Requirement: Could you give the data below again, exactly and completely?

>> begin Dataset section

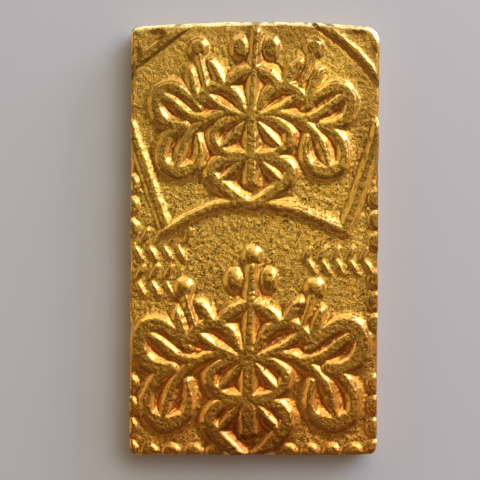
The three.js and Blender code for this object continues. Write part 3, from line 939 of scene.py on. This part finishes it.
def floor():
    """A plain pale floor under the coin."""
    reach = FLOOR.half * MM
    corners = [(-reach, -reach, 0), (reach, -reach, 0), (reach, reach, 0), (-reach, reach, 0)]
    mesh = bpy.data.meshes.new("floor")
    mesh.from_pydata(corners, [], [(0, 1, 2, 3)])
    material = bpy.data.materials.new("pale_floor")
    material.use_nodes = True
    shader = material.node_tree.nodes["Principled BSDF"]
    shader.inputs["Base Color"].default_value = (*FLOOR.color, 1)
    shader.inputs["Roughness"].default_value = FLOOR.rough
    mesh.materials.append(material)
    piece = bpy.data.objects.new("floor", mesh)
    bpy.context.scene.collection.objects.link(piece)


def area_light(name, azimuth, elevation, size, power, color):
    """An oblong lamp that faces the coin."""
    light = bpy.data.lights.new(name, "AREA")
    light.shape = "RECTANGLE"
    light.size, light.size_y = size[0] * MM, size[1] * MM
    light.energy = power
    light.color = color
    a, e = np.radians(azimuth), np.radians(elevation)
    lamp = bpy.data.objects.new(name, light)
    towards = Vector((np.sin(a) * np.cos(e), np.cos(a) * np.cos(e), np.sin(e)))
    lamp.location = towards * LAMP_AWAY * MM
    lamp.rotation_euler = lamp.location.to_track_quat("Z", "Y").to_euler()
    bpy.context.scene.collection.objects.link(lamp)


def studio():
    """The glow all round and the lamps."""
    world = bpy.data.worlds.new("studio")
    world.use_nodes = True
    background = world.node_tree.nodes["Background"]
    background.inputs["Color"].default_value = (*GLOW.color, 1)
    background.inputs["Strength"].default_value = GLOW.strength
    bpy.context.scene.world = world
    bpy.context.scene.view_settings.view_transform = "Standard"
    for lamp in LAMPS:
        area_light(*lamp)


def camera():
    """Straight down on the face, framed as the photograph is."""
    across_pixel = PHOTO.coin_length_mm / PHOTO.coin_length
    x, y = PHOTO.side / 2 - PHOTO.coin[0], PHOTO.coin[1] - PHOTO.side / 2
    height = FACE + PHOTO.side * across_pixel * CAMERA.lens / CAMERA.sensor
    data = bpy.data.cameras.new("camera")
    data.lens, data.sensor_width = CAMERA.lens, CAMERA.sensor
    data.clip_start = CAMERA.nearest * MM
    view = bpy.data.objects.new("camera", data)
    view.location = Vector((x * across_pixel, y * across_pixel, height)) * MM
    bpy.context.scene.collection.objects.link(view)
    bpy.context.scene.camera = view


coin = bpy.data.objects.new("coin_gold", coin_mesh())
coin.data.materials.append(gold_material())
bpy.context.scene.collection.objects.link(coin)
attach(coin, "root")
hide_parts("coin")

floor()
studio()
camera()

>> end Dataset section

Exercise solution:
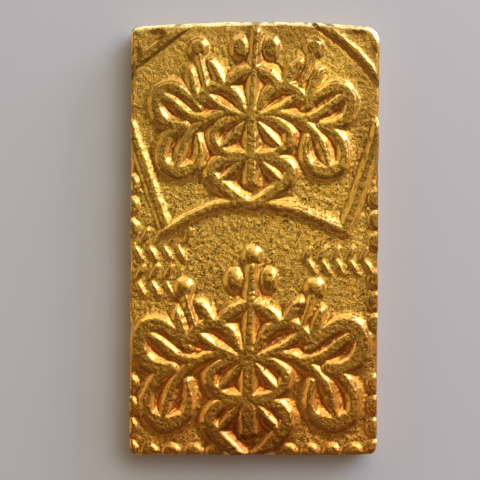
The three.js and Blender code for this object continues. Write part 3, from line 939 of scene.py on. This part finishes it.
def floor():
    """A plain pale floor under the coin."""
    reach = FLOOR.half * MM
    corners = [(-reach, -reach, 0), (reach, -reach, 0), (reach, reach, 0), (-reach, reach, 0)]
    mesh = bpy.data.meshes.new("floor")
    mesh.from_pydata(corners, [], [(0, 1, 2, 3)])
    material = bpy.data.materials.new("pale_floor")
    material.use_nodes = True
    shader = material.node_tree.nodes["Principled BSDF"]
    shader.inputs["Base Color"].default_value = (*FLOOR.color, 1)
    shader.inputs["Roughness"].default_value = FLOOR.rough
    mesh.materials.append(material)
    piece = bpy.data.objects.new("floor", mesh)
    bpy.context.scene.collection.objects.link(piece)


def area_light(name, azimuth, elevation, size, power, color):
    """An oblong lamp that faces the coin."""
    light = bpy.data.lights.new(name, "AREA")
    light.shape = "RECTANGLE"
    light.size, light.size_y = size[0] * MM, size[1] * MM
    light.energy = power
    light.color = color
    a, e = np.radians(azimuth), np.radians(elevation)
    lamp = bpy.data.objects.new(name, light)
    towards = Vector((np.sin(a) * np.cos(e), np.cos(a) * np.cos(e), np.sin(e)))
    lamp.location = towards * LAMP_AWAY * MM
    lamp.rotation_euler = lamp.location.to_track_quat("Z", "Y").to_euler()
    bpy.context.scene.collection.objects.link(lamp)


def studio():
    """The glow all round and the lamps."""
    world = bpy.data.worlds.new("studio")
    world.use_nodes = True
    background = world.node_tree.nodes["Background"]
    background.inputs["Color"].default_value = (*GLOW.color, 1)
    background.inputs["Strength"].default_value = GLOW.strength
    bpy.context.scene.world = world
    bpy.context.scene.view_settings.view_transform = "Standard"
    for lamp in LAMPS:
        area_light(*lamp)


def camera():
    """Straight down on the face, framed as the photograph is."""
    across_pixel = PHOTO.coin_length_mm / PHOTO.coin_length
    x, y = PHOTO.side / 2 - PHOTO.coin[0], PHOTO.coin[1] - PHOTO.side / 2
    height = FACE + PHOTO.side * across_pixel * CAMERA.lens / CAMERA.sensor
    data = bpy.data.cameras.new("camera")
    data.lens, data.sensor_width = CAMERA.lens, CAMERA.sensor
    data.clip_start = CAMERA.nearest * MM
    view = bpy.data.objects.new("camera", data)
    view.location = Vector((x * across_pixel, y * across_pixel, height)) * MM
    bpy.context.scene.collection.objects.link(view)
    bpy.context.scene.camera = view


coin = bpy.data.objects.new("coin_gold", coin_mesh())
coin.data.materials.append(gold_material())
bpy.context.scene.collection.objects.link(coin)
attach(coin, "root")
hide_parts("coin")

floor()
studio()
camera()